Ashley Long of Des Moines had come wearing a Trump hat and a T-shirt with the image of the former president and a single word: “Revenge.” These had been sold by a right-wing podcaster, and Long described the shirt as “a joke” and the “opposite of Obama’s ‘Hope’ ” slogan. (Trump’s legal troubles have only made Long more supportive of him, she said, but she did caveat that if Trump did “something super heinous,” she could still support someone else. “It would have to be a video of Trump punting a baby for him not to be my guy,” she said.)

Chris Seedorf of Albert Lea, Minnesota, was wearing an American-flag cowboy hat and a shirt with a cartoon of a shotgun-wielding Trump modeled on Elmer Fudd and the slogan “Be Very Quiet I’m Offending Liberals.” Seedorf said he’d “take a bullet for” Trump and that Trump was the only politician he’d commit such an act of self-sacrifice for. Of the former president, Seedorf said: “He’d do it, too, for everyone else.”

A young man wearing a shirt that says "Trump's Snowflake Removal Service, Est. 2016."
Ben Jacobs

Once attendees were let inside the high school gym, folding chairs were laid out on the basketball court, and the bleachers were packed up to the rafters. The soundtrack, which had favored early Elton John in Trump’s first presidential campaign, was now more tilted toward late Elvis. The music was interrupted by a preprogram where state elected officials did their best imitations of Trump’s populist rhetoric to entertain the crowd. One state representative started his speech by telling “transgender males” to “put their jockstraps back on” and ended it with an extended impression of Yoda, while another derided former San Francisco 49ers quarterback Colin Kaepernick as a “disrespectful little shit.” But they were undercards at best.

Trump has long drawn a community of superfans called “Front Row Joes” who treat his events with the same regard that Deadheads used to treat a live show. While Jim and Sandy Pamperin of St. Paul, Minnesota, weren’t quite in that community—Sandy had been to a mere eight Trump rallies while Jim had only been to three, including a canceled one in Iowa earlier this year—it was still an important event for them. Newlyweds married in Eureka Springs, Arkansas, just weeks before, they were treating the Trump rally as part of the celebration. As Sandy Pamperin said, “There is no better place to have a honeymoon.” Dressed in Trump gear and given prime seating, the couple was excited to get their picture taken with the former president after the event.

Eventually, finally, Trump took the stage, and the crowd stood to applaud him as Lee Greenwood blared from the speakers.
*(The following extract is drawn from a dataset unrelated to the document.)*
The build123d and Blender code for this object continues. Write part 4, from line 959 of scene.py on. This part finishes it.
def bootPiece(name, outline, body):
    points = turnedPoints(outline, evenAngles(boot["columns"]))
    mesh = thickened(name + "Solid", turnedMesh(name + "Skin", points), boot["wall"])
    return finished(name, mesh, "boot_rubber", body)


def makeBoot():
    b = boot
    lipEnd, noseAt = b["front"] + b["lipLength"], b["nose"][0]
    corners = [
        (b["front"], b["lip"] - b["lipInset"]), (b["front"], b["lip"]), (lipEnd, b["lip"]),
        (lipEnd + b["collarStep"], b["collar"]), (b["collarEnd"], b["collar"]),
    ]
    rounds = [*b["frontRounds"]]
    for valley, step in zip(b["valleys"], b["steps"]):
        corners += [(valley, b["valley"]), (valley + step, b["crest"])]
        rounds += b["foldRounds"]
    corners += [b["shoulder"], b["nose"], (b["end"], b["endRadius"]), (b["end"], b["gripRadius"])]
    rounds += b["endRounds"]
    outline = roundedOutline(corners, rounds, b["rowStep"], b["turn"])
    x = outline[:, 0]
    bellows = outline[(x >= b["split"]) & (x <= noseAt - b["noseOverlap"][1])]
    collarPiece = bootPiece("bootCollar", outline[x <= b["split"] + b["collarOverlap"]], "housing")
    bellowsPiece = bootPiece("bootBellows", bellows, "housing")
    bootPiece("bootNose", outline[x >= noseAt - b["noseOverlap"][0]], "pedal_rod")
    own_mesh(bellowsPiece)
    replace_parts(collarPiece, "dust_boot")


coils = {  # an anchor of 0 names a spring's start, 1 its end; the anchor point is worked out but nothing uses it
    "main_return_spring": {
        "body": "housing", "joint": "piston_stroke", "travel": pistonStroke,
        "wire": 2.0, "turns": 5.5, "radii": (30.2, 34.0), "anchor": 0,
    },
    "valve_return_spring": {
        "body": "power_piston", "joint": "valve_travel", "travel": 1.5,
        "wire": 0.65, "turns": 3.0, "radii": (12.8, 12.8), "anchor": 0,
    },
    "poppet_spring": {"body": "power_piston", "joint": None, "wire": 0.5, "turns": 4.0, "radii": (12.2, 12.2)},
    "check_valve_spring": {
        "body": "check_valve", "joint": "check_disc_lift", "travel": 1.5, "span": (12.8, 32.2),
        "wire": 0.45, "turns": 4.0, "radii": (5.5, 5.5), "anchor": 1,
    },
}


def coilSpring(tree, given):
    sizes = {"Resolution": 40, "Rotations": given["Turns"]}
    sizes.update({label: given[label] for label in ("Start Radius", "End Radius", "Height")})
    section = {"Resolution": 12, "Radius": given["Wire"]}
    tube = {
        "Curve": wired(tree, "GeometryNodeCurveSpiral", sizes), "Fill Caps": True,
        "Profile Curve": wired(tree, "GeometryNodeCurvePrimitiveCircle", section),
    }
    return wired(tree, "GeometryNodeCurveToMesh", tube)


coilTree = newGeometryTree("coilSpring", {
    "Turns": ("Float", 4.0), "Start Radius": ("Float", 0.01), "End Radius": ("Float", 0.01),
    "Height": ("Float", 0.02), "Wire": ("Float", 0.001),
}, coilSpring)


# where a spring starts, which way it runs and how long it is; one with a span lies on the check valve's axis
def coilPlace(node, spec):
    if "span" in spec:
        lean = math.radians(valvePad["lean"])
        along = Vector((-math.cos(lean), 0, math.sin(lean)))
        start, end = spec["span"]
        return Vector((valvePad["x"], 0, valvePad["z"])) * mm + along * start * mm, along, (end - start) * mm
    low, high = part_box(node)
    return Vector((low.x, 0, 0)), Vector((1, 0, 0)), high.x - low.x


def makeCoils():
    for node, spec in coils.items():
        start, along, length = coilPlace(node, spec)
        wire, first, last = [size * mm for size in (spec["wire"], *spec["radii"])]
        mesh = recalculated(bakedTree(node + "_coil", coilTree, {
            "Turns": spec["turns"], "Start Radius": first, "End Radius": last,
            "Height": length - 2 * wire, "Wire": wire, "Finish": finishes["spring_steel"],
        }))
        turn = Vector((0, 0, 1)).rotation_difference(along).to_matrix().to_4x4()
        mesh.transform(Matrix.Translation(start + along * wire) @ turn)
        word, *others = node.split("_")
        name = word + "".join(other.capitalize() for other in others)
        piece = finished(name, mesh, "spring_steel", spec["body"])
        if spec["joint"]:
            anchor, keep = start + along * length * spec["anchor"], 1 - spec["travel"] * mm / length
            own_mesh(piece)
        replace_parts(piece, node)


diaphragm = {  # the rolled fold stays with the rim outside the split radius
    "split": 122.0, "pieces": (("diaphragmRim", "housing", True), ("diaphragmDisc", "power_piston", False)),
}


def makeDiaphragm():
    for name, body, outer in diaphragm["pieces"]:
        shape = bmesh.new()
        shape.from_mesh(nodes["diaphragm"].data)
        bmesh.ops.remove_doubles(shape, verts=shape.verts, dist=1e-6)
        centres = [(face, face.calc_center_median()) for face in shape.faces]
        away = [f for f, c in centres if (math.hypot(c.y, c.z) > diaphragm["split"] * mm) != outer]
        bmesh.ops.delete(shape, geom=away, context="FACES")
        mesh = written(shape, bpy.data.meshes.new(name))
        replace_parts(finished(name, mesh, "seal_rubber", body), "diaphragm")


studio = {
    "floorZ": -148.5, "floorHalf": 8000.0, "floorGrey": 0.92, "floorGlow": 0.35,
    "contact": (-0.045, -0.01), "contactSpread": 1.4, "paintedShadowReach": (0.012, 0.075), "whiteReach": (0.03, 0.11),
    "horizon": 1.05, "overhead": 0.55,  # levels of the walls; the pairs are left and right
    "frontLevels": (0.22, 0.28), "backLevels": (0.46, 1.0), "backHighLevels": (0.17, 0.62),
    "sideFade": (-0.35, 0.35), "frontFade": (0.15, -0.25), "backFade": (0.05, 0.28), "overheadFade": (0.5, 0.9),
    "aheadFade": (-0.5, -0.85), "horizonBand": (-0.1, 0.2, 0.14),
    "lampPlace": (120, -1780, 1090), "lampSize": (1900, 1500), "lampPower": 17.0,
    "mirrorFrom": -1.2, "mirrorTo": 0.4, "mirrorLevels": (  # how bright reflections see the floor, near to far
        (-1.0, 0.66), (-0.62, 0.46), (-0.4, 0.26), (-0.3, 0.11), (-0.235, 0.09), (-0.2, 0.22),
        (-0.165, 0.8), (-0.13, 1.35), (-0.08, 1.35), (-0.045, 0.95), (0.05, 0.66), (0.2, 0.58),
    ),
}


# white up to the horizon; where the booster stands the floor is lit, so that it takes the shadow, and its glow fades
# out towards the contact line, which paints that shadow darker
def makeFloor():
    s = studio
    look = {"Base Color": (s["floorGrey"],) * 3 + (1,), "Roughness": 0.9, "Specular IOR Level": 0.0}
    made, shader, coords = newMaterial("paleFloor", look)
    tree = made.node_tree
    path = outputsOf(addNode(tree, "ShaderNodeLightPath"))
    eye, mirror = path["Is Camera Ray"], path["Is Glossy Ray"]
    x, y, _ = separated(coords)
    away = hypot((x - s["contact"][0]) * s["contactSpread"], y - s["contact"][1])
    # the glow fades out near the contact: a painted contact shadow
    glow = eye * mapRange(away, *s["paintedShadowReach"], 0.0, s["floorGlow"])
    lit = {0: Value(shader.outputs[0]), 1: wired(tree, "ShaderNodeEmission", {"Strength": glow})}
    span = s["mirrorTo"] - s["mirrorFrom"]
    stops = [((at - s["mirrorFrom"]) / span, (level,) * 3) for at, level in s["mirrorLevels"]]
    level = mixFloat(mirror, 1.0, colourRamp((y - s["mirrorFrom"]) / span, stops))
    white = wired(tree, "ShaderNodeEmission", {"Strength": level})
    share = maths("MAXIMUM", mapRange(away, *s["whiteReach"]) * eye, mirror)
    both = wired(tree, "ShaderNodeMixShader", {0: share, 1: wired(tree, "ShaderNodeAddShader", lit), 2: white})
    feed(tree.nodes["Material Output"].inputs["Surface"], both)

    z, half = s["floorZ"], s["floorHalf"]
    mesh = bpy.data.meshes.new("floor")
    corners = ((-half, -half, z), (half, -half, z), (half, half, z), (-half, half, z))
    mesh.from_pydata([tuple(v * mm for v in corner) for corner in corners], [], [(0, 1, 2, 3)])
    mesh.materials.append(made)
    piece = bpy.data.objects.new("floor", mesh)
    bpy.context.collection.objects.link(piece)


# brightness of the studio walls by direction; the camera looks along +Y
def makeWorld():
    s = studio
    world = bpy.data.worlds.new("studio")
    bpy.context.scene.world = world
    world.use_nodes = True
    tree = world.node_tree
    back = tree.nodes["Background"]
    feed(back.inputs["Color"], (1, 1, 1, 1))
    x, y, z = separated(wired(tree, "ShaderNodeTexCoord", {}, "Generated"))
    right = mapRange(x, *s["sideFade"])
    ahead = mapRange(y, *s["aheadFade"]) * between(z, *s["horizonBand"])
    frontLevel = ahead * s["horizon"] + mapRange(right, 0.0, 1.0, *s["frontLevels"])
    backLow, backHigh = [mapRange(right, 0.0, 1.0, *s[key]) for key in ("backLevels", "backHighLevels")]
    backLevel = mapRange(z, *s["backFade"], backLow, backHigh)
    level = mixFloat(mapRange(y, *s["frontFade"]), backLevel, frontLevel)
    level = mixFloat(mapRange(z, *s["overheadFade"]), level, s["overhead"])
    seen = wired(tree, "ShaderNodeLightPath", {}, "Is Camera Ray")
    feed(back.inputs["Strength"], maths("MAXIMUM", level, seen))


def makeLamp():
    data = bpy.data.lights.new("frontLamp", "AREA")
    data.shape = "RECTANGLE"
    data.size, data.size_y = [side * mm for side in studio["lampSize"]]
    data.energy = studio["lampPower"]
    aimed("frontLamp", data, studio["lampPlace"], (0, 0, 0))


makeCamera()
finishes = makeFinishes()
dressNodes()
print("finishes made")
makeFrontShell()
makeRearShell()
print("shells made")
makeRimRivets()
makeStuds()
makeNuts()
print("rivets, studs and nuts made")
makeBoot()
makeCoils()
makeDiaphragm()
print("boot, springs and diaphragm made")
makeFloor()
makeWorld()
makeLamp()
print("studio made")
They didn’t all sit down until the former president was 20 minutes into his speech, a variation on the all-too-familiar form: He riffed on a prepared text jampacked with dark “American Carnage”–style rhetoric assailing his opponents, chock-full of lines like “Crooked Joe Biden is also waging a demented crusade to annihilate Iowa ethanol,” and extended tangents about topics like the 2018 Florida gubernatorial primary, Xi Jinping’s granite-like physique, or the low crime in Fort Dodge. (According to Trump, “You don’t have people getting bopped over the top of the head” in the north-central Iowa town.)

At other typical caucus events, candidates at least face a handful of questions from voters, but there was none of that here. After all, while one might question Ron DeSantis on his foreign policy after his stump speech, no one would dare question Mick Jagger about what key he was singing in after a concert.
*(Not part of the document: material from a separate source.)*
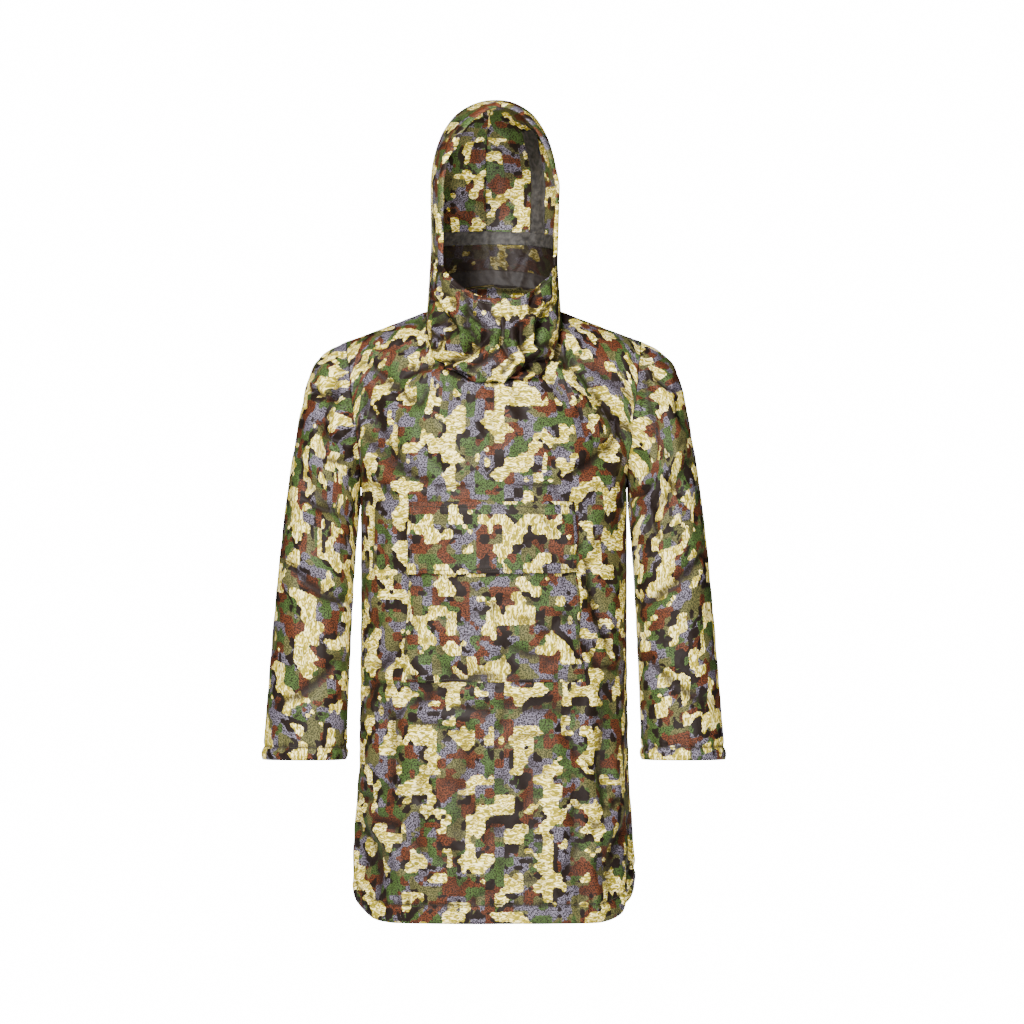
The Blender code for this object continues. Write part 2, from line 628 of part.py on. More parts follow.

Instead, they stood, clapped, and cheered as Trump mocked long-standing foes like California Democrat Adam Schiff (“We call him pencil-neck,” Trump said, to guffaws), mocked transgender athletes participating in women’s sports, and shared humorous dismay about the salacious allegations of the infamous 2016 Steele dossier. Trump said of himself, to hoots and hollers, “He’s not into golden showers as they say—they call them. He’s not. I don’t like that idea.”
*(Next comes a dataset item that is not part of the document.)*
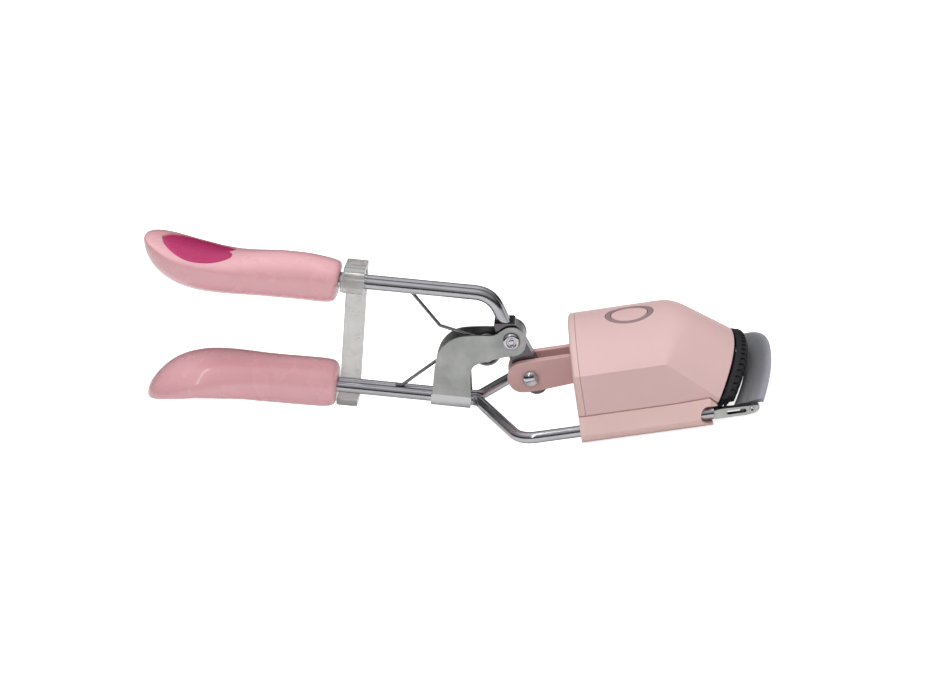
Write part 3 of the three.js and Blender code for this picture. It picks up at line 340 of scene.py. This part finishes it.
MATERIALS = {
    "chrome": metal("chrome", (196, 196, 200), roughness=0.14),
    "pin": metal("pin_chrome", (214, 214, 220), roughness=0.16, scale=2.0),
    "steel": metal("brushed_steel", (186, 187, 180), roughness=0.36,
                   brushed=(260, 3600, 2400), mottle=0.05),
    "flange": metal("stamped_steel", (184, 186, 182), roughness=0.2, scale=1.5,
                    brushed=(900, 2600, 3600), mottle=0.06),
    "dark": metal("black_nickel", (110, 106, 112), roughness=0.22, scale=1.5),
    "spring": metal("spring_wire", (150, 152, 156), roughness=0.24, scale=2.0),
    "screw": metal("screw_steel", (160, 160, 163), roughness=0.28, scale=3.0),
    "grip": plastic("grip_pink", (241, 182, 189), roughness=0.26, coat=0.8, grain=0.1,
                    variation=0.012, subsurface=0.08),
    "heart": plastic("heart_magenta", (194, 32, 104), roughness=0.26, coat=0.7,
                     grain=0.15, variation=0.07, subsurface=0.04),
    "shell": plastic("housing_pink", (230, 194, 192), roughness=0.45, coat=0.12,
                     grain=0.5, variation=0.015, subsurface=0.04,
                     tint=(230, 196, 194), specks=True),
    "cap": plastic("cap_pink", (232, 197, 192), roughness=0.40, coat=0.12, grain=0.55,
                   variation=0.02, subsurface=0.06),
    "arm": plastic("arm_pink", (226, 184, 181), roughness=0.36, coat=0.15, grain=0.5),
    "ring": plastic("ring_mauve", (160, 134, 138), roughness=0.35, coat=0.1, grain=0.6,
                    variation=0.04, subsurface=0.0),
    "black": plastic("black_plastic", (26, 25, 28), roughness=0.5, grain=0.6,
                     variation=0.12, subsurface=0.0),
    "board": plastic("solder_mask", (30, 98, 56), roughness=0.4, coat=0.3, grain=0.8,
                     variation=0.1, subsurface=0.0),
    "cell": plastic("cell_wrap", (118, 146, 176), roughness=0.3, coat=0.3, grain=0.4,
                    variation=0.05, subsurface=0.0),
    # painted shade: the heater plate is white ceramic, drawn near-black where it sits in shade
    # between the comb and the pad
    "ceramic": plastic("ceramic", (44, 43, 48), roughness=0.6, grain=0.8, subsurface=0.1),
    "bracket": bracket_steel(),
    "clear": clear_plastic(),
    "smoke": smoke_silicone(),
}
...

Afterward, attendees quickly streamed out. They had seen the show, bought their merchandise, and taken the selfies to prove that they were there. For hardcore Trump devotees, it was yet another milestone for them to mark down. And for those less devoted, it was a rare opportunity that was not to be missed. After all, presidential candidates come to Iowa all the time—but how often does Donald Trump come to your town?

Trump loyalists, let alone those motivated enough to attend his rallies, don’t make up a majority of Republican primary voters or general election voters. But they represent a key faction within the GOP and are perhaps the decisive reason for Trump’s political strength—even after 91 criminal charges, four tumultuous years in the White House, and one attempt to storm the Capitol and overturn a presidential election. Even when Trump’s political fortunes were at their lowest ebb after he left office, he still had a base devoted to him, not so much for his politics but for his personality and what that personality represents.

It’s certainly not enough to win the general election next year on its own—after all, Trump did not receive a plurality of the popular vote against Clinton or Biden. But it is enough to explain his current strength in the Republican primary, where a significant fraction of the GOP electorate is devoted to him. For all the efforts of his rivals to displace him from the lead, all the television ads devoted to touting their virtues, and the constant stream of court cases and legal documents outlining Trump’s failings, he has one advantage they just can’t touch.

Ron DeSantis and Nikki Haley have partisans. Donald Trump has fans.